··· Data shown

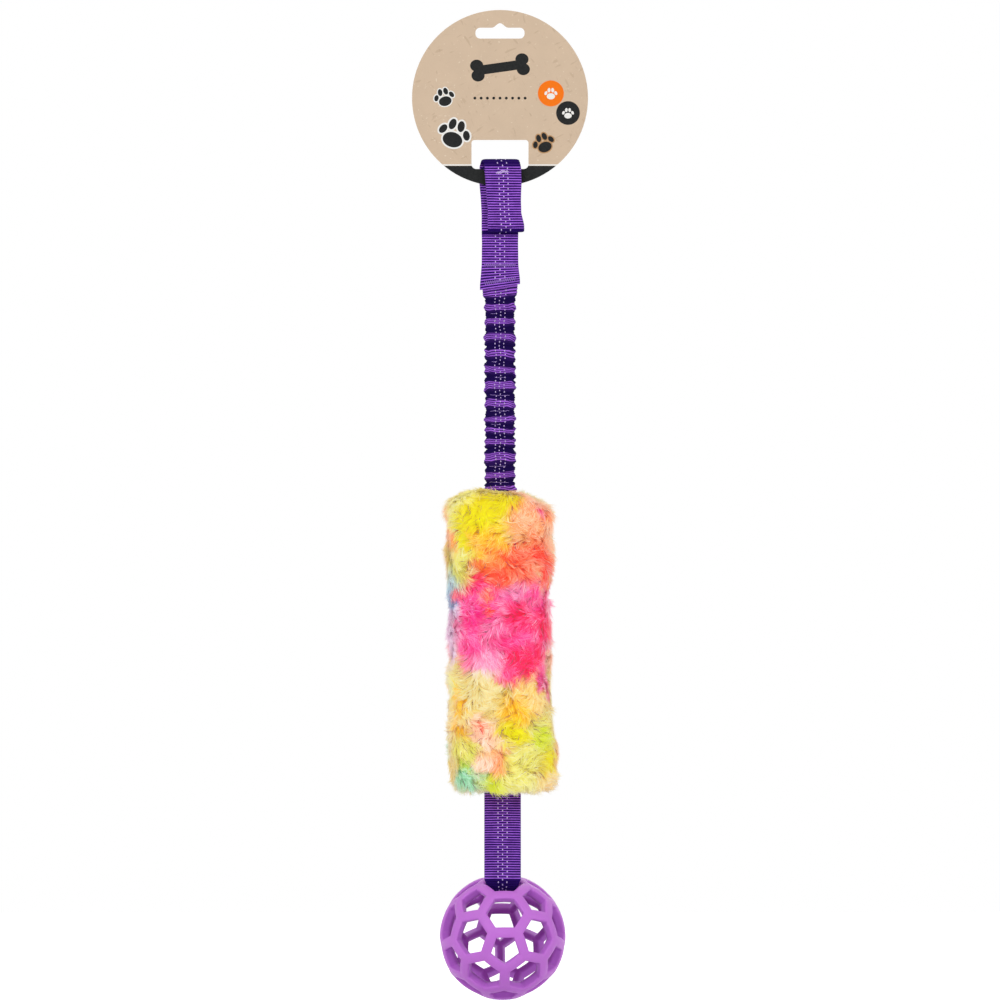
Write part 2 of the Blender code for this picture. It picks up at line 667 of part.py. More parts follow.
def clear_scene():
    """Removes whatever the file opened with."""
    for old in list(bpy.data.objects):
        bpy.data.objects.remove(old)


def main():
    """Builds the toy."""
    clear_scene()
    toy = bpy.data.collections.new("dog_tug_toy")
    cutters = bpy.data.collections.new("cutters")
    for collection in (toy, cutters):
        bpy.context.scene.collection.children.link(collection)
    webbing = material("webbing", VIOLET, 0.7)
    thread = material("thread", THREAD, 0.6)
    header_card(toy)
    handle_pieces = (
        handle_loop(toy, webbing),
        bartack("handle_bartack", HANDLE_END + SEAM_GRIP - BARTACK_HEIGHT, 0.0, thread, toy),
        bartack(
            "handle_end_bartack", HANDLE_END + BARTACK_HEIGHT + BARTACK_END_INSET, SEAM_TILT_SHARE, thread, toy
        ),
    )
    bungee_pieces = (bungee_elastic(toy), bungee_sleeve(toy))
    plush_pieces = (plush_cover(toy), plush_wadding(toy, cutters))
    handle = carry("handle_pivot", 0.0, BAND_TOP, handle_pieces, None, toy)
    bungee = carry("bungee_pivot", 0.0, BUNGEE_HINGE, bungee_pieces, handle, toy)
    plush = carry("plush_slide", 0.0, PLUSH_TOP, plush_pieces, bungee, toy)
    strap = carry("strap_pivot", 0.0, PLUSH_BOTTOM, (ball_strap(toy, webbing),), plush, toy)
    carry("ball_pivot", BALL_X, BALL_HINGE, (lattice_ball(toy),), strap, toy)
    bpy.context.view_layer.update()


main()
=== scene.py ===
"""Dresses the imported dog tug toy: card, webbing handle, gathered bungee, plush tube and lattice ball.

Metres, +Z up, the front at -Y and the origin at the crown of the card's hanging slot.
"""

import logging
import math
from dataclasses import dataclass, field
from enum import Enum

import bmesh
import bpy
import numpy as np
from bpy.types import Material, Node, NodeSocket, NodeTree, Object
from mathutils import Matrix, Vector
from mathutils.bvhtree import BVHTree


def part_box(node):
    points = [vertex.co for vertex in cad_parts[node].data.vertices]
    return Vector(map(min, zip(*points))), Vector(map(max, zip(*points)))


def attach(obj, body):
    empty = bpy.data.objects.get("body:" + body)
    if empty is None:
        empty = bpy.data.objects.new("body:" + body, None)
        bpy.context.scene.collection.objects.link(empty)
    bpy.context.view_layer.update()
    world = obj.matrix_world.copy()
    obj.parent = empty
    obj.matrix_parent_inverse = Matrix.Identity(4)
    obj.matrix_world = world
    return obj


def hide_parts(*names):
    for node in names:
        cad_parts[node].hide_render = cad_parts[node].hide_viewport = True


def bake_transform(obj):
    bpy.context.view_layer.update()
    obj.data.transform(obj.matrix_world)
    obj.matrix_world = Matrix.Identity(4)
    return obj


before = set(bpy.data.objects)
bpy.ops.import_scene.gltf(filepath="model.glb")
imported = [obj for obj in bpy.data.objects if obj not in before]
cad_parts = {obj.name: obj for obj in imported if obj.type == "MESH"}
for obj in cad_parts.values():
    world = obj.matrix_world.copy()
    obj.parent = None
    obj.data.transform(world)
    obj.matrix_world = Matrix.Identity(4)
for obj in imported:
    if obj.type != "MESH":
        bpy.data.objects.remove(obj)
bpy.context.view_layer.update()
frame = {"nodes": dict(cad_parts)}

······

What to work on:
Extract the listing in its entirety, matching it exactly.

Result of the task:
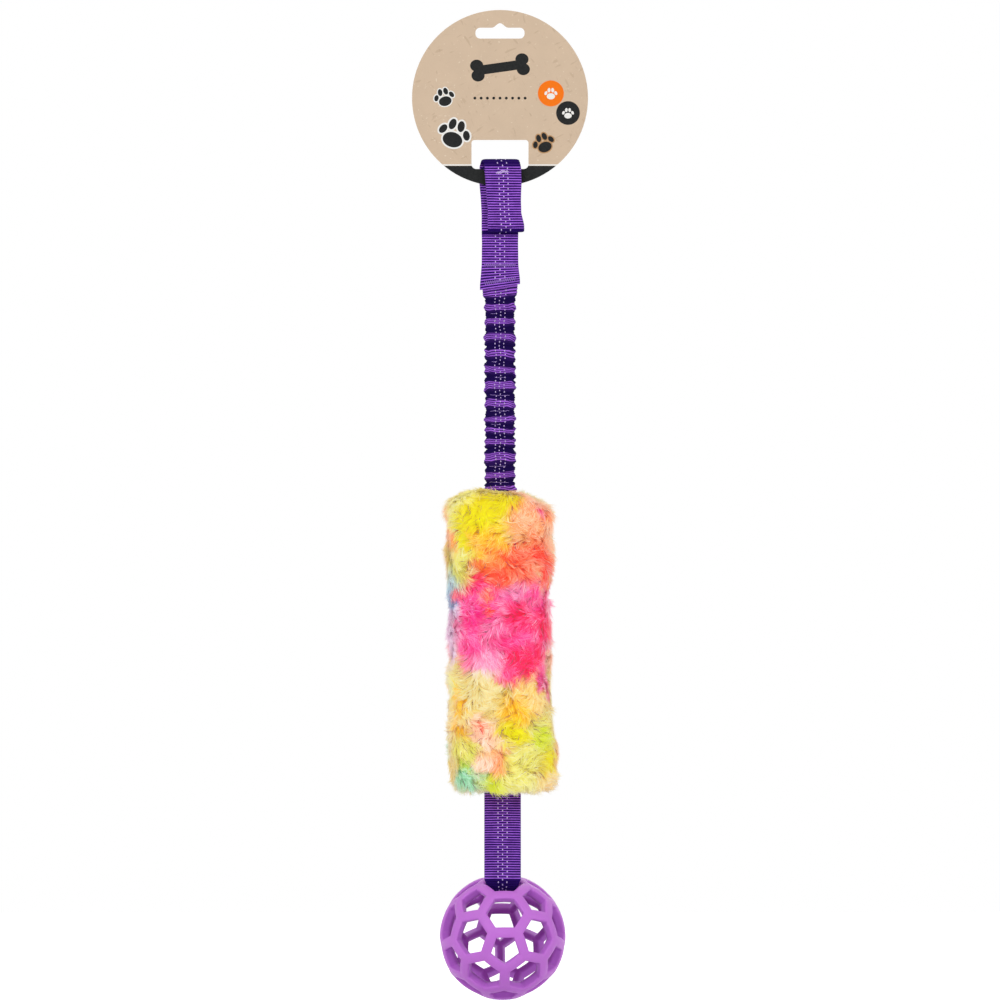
Write part 2 of the Blender code for this picture. It picks up at line 667 of part.py. More parts follow.
def clear_scene():
    """Removes whatever the file opened with."""
    for old in list(bpy.data.objects):
        bpy.data.objects.remove(old)


def main():
    """Builds the toy."""
    clear_scene()
    toy = bpy.data.collections.new("dog_tug_toy")
    cutters = bpy.data.collections.new("cutters")
    for collection in (toy, cutters):
        bpy.context.scene.collection.children.link(collection)
    webbing = material("webbing", VIOLET, 0.7)
    thread = material("thread", THREAD, 0.6)
    header_card(toy)
    handle_pieces = (
        handle_loop(toy, webbing),
        bartack("handle_bartack", HANDLE_END + SEAM_GRIP - BARTACK_HEIGHT, 0.0, thread, toy),
        bartack(
            "handle_end_bartack", HANDLE_END + BARTACK_HEIGHT + BARTACK_END_INSET, SEAM_TILT_SHARE, thread, toy
        ),
    )
    bungee_pieces = (bungee_elastic(toy), bungee_sleeve(toy))
    plush_pieces = (plush_cover(toy), plush_wadding(toy, cutters))
    handle = carry("handle_pivot", 0.0, BAND_TOP, handle_pieces, None, toy)
    bungee = carry("bungee_pivot", 0.0, BUNGEE_HINGE, bungee_pieces, handle, toy)
    plush = carry("plush_slide", 0.0, PLUSH_TOP, plush_pieces, bungee, toy)
    strap = carry("strap_pivot", 0.0, PLUSH_BOTTOM, (ball_strap(toy, webbing),), plush, toy)
    carry("ball_pivot", BALL_X, BALL_HINGE, (lattice_ball(toy),), strap, toy)
    bpy.context.view_layer.update()


main()
=== scene.py ===
"""Dresses the imported dog tug toy: card, webbing handle, gathered bungee, plush tube and lattice ball.

Metres, +Z up, the front at -Y and the origin at the crown of the card's hanging slot.
"""

import logging
import math
from dataclasses import dataclass, field
from enum import Enum

import bmesh
import bpy
import numpy as np
from bpy.types import Material, Node, NodeSocket, NodeTree, Object
from mathutils import Matrix, Vector
from mathutils.bvhtree import BVHTree


def part_box(node):
    points = [vertex.co for vertex in cad_parts[node].data.vertices]
    return Vector(map(min, zip(*points))), Vector(map(max, zip(*points)))


def attach(obj, body):
    empty = bpy.data.objects.get("body:" + body)
    if empty is None:
        empty = bpy.data.objects.new("body:" + body, None)
        bpy.context.scene.collection.objects.link(empty)
    bpy.context.view_layer.update()
    world = obj.matrix_world.copy()
    obj.parent = empty
    obj.matrix_parent_inverse = Matrix.Identity(4)
    obj.matrix_world = world
    return obj


def hide_parts(*names):
    for node in names:
        cad_parts[node].hide_render = cad_parts[node].hide_viewport = True


def bake_transform(obj):
    bpy.context.view_layer.update()
    obj.data.transform(obj.matrix_world)
    obj.matrix_world = Matrix.Identity(4)
    return obj


before = set(bpy.data.objects)
bpy.ops.import_scene.gltf(filepath="model.glb")
imported = [obj for obj in bpy.data.objects if obj not in before]
cad_parts = {obj.name: obj for obj in imported if obj.type == "MESH"}
for obj in cad_parts.values():
    world = obj.matrix_world.copy()
    obj.parent = None
    obj.data.transform(world)
    obj.matrix_world = Matrix.Identity(4)
for obj in imported:
    if obj.type != "MESH":
        bpy.data.objects.remove(obj)
bpy.context.view_layer.update()
frame = {"nodes": dict(cad_parts)}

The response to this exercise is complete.